There is also another version which says the town got its name from its presiding deity, Madduramma, who has a small temple inside the town.
In the quiet lanes of Maddur are a string of ancient temples like the Ugra Narasimha Swamy Temple, Varadaraja Swamy Temple and the Madduramma Temple that showcase its rich legacy.
The Ugra Narasimha Swamy Temple is a marvel etched in stone. As the story goes, during the Dwapara Yuga (the third of the four ages described in the scriptures of Hinduism) Pandava prince Arjuna requested Lord Krishna to display the ugra (angry) avatara (incarnation or form) of Lord Narasimha. As the ugra avatara was too powerful to be seen by the naked eye, Lord Brahma, at the behest of Lord Krishna, created a statue of Lord Narasimha in his ugra avatara.
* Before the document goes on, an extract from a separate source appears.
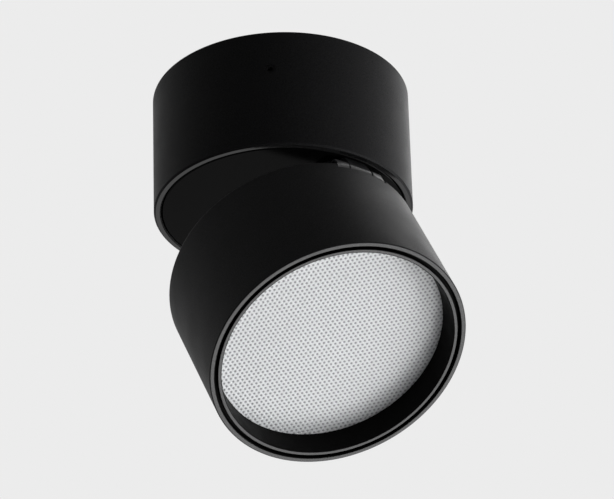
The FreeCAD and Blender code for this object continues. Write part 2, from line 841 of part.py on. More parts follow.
def hinge_bracket():
    """Block on the heat sink's posts, with two ears that reach out through the notch."""
    centre = (pin_y, pin_z)
    inside = rod(head_bore - surface_inset, block_under, cover_top)
    body = block(2 * ear_outer, bracket_block_length + hinge_inset, block_under, cover_top, 0,
                 block_inner_y - (bracket_block_length + hinge_inset) / 2)
    body = body.common(inside)
    gusset = (pin_y + 2 * knuckle_radius, cover_top)
    toe = (pin_y, notch_floor)
    touch = tangent_point(gusset, centre, knuckle_radius, -1)
    plates = [hinge_profile([centre, touch, gusset, toe], -ear_outer, ear_outer),
              cross_rod(knuckle_radius, -ear_outer, ear_outer)]
    limit = rod(body_radius - surface_inset, block_under, pin_z + knuckle_radius)
    body = body.fuse(plates).common(limit)
    sweep = knuckle_radius + knuckle_clearance
    pocket = Part.makeBox(2 * ear_inner, body_radius, 2 * sweep,
                          Vector(-ear_inner, pin_y - body_radius, pin_z - sweep))
    over = Part.makeBox(2 * ear_inner, sweep, sweep + pin_rise,
                        Vector(-ear_inner, pin_y, pin_z))
    cuts = [cross_rod(sweep, -ear_inner, ear_inner), pocket, over,
            cross_rod(pin_radius + seat_gap, -ear_outer, ear_outer),
            cross_rod(pin_head_radius + seat_gap, -ear_outer, -ear_outer + 2 * pin_head_thickness)]
    cuts += [countersunk_hole(cover_top, x, bracket_screw_y, block_under)
             for x in bracket_screw_places()]
    return body.cut(cuts).removeSplitter()


def hinge_bracket_screws():
    return Part.makeCompound([countersunk_screw(cover_top, x, bracket_screw_y, bracket_screw_length)
                              for x in bracket_screw_places()])


def hinge_pin():
    head_inner = -ear_outer + 2 * pin_head_thickness
    shaft = cross_rod(pin_radius, head_inner, ear_outer - pin_head_thickness)
    head = cross_rod(pin_head_radius, head_inner - pin_head_thickness, head_inner)
    return shaft.fuse(head).removeSplitter()


def hinge_washers():
    washers = []
    for side in (-1, 1):
        start = side * (knuckle_width / 2 + sliding_gap)
        end = start + side * friction_washer_thickness
        low, high = min(start, end), max(start, end)
        disc = cross_rod(friction_washer_radius, low, high)
        washers.append(disc.cut(cross_rod(pin_radius + seat_gap, low, high)))
    return Part.makeCompound(washers)


base_parts = (
    mounting_bracket, cable_grommet, base_housing, side_fixing_screws, swivel_bush, driver_tray,
    driver_cover, driver_board, driver_transformer, driver_capacitors, driver_choke, driver_screws,
    terminal_block, terminal_screws, earth_screw)
swivel_parts = (
    swivel_disc, swivel_tube, swivel_glide_washer, swivel_washer, swivel_spring_washer, swivel_nut,
    swivel_stop_pin, tube_grommet, hinge_arm, hinge_arm_screws)
head_parts = (
    head_housing, anti_glare_ring, diffuser, reflector, led_board, led_chips, board_screws,
    board_connector, thermal_pad, heat_sink, heat_sink_screws, rear_cover, rear_cover_screws,
    lead_grommet, hinge_bracket, hinge_bracket_screws, hinge_pin, hinge_washers)

os.makedirs("parts", exist_ok=True)
for make in base_parts:
    save_base(make.__name__, make())
for make in swivel_parts:
    save(make.__name__, make())
for make in head_parts:
    save_head(make.__name__, make())
print("hinge pin at y", round(pin_y, 3), "z", round(pin_z, 3))
print("head folded shut from z", round(head_back, 3), "to", round(head_face, 3))
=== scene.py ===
import json
import math
import bmesh
import bpy
from mathutils import Matrix, Vector


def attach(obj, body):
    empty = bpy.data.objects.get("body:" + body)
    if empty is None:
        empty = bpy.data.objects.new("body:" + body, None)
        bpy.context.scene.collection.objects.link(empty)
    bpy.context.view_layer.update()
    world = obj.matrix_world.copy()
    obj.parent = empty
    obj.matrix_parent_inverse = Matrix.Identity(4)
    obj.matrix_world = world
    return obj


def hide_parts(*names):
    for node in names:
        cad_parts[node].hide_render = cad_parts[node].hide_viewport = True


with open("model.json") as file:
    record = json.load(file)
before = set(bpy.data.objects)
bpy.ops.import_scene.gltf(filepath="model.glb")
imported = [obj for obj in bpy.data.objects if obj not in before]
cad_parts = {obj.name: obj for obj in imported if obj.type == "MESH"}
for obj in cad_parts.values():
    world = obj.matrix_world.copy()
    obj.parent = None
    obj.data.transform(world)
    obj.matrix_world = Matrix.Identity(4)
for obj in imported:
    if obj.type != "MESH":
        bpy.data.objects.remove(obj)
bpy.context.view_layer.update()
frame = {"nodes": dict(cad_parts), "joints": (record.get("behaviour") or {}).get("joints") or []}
cadNodes = frame["nodes"]
mm = 0.001  # piece sizes below are in millimetres

# the head is shaped folded shut, straight under the base, then swung open about the hinge pin
tiltJoint = [j for j in frame["joints"] if j["name"] == "tilt"][0]
hingePin = Vector(tiltJoint["pos_m"])
restTilt = -math.radians(tiltJoint["range_deg"][0])
openSwing = Matrix.Rotation(restTilt, 4, Vector(tiltJoint["axis"]))
openHead = Matrix.Translation(hingePin) @ openSwing @ Matrix.Translation(-hingePin)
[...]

This is the story behind the unique Narasimha Swamy statue that depicts Lord Narasimha with eight hands and three eyes.
Lord Narasimha is holding a shankha (conch) in one hand, a chakra (disc) in another, pasha and ankusha (instruments or weapons) in two other hands. The statue depicts the victory of good over evil where Lord Narasimha is slaying the asura (demon) Hiranya Kashyipu and wearing the asura’s gut as a garland. Flanking the statue of Lord Narasimha are statues of Garuda to the left and Bhakta Prahlada to the right.
There are several other beautiful idols inside the temple including one where Yashodha is feeding Bala Krishna. The temple also has statues of Sowmya Nayaki (Shreedevi), Narasimha Nayaki (Bhoodevi), Rama, Sita, Lakshmana and Anjaneya. In another unique presentation, Anjaneya Swamy is seen covering his mouth with his hand as he bows in respect to Lord Rama.
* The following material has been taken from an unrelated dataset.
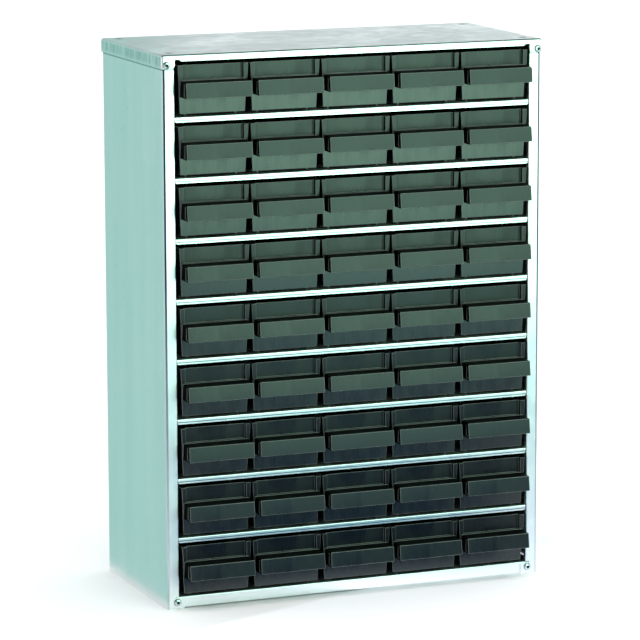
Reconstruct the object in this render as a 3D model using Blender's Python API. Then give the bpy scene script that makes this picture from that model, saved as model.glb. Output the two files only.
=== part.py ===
"""Parts organizer: a bent sheet-steel cabinet that holds 45 pull-out plastic drawers.

The cabinet stands on the XY plane, centred on X = 0 and Y = 0, and faces -Y.
Its depth runs from the drawer handles (-Y) to the rear lip of the top cap (+Y).
All sizes are in metres.
"""

import math

import bmesh
import bpy
from mathutils import Matrix, Vector

MM = 0.001

# Sheet steel
SHEET = 0.7 * MM
BEND_RADIUS = 1.5 * MM  # to the middle of the sheet
BEND_STEPS = 3
GAP = 0.3 * MM  # between pieces that touch on the real cabinet
CUT_MARGIN = 5 * MM  # how far a cutter runs past the sheet or plate that it cuts

# Cabinet front, from the top down: flange, nine bays with a shelf lip between each two, flange
ROWS = 9
COLUMNS = 5
TOP_FLANGE = 5 * MM
BAY_HEIGHT = 41 * MM
SHELF_LIP = 4 * MM
BOTTOM_FLANGE = 9 * MM
ROW_PITCH = BAY_HEIGHT + SHELF_LIP
HEIGHT = TOP_FLANGE + ROWS * BAY_HEIGHT + (ROWS - 1) * SHELF_LIP + BOTTOM_FLANGE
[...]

Behind the Narasimha Swamy temple is the ancient temple of Varadaraja Swamy. The temple dates back to the reign of the Hoysalas.
The Hoysala ruler Vishnuvardhana was a disciple of Sri Ramanujacharya, the proponent of Vishishtadvaita philosophy, who advised that the king’s mother should offer prayers at the Varadaraja Swamy temple in Kanchipuram in order to regain her vision.
As his aged mother could not travel, King Vishnuvardhana ensured that sculptors from Kanchipuram came to Maddur and recreated the idol of Varadaja Swamy. It is said that the queen mother offered prayers to Varadaraja Swamy every day and on the 48th day her prayers were answered.
King Vishnuvardhana’s mother’s sight was restored this way. The 12 feet tall idol etched in black stone stands tall against the grey stone walls of the temple.
From its crunchy Maddur vadas to being named the tender coconut capital of India, the small town of Maddur has made a name for itself. The next time you stop over Maddur for some sumptuous vadas, do take a walk down the alleys of history.
Even when you leave the town, the stories from Maddur and its ancient temples will linger on.